Each structure has its own advantages and disadvantages, as well as its own eligibility criteria, so it's essential to research and consult with a business attorney to determine the best fit for your specific needs and goals. Corporations and LLCs are our most common recommended entities due to the added protection of personal liability. Which is best for you depends on a number of factors, including whether the owners are individuals or other entities, whether you plan to raise money from passive investors, whether you plan to offer equity incentives to your key employees, and whether you plan to quickly grow and sell the business or take it public.
2. Register Your Business Name
Once you've chosen your business structure, it's time to register your business name. In California, you'll need to register your business name with the California Secretary of State if you are forming a corporation, LLC or limited partnership. This process includes checking the availability of your desired name and filing the necessary paperwork.

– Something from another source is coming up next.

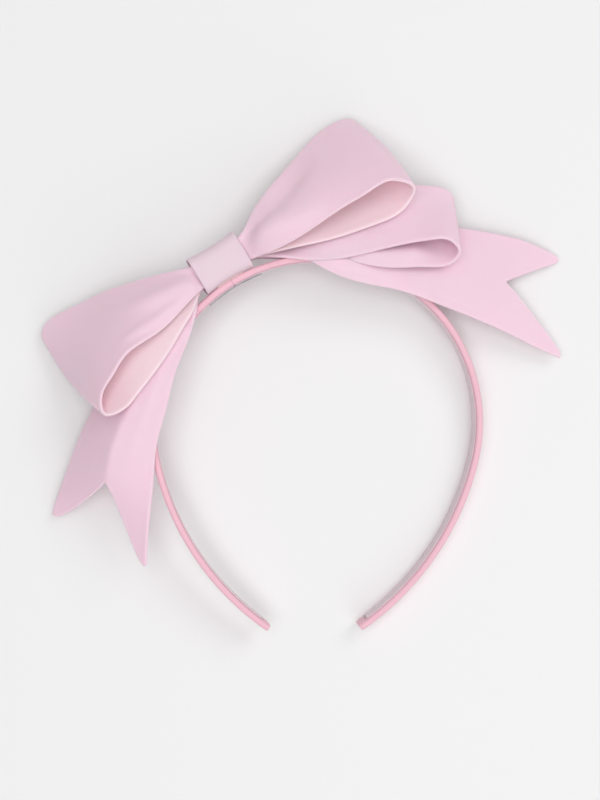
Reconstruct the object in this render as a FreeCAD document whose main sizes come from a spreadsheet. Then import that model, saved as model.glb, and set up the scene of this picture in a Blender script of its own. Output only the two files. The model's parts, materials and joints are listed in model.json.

Keep in mind that certain business structures, such as corporations and LLCs, have additional naming requirements and restrictions, such as avoiding using existing names and avoiding deceptive names such as “bank” if your business is not a bank. You will also want to consider whether to apply for trademark protection for your business name, or any related branding, and determine whether a fictitious business name filing is appropriate.
3. Obtain an Employer Identification Number (EIN)
An EIN is a unique nine-digit number assigned by the Internal Revenue Service (IRS) to identify your business for tax purposes. You’ll need an EIN if you plan to hire employees, open a business bank account, or file business taxes. You can apply for an EIN online and the process is generally quick and easy.
4. Register for State and Local Taxes
In addition to federal taxes, you'll need to register for state and local taxes in California. This may include sales and use tax, employment tax, and franchise tax, depending on your business structure and activities. You can register for these taxes through the California Department of Tax and Fee Administration and the California Employment Development Department.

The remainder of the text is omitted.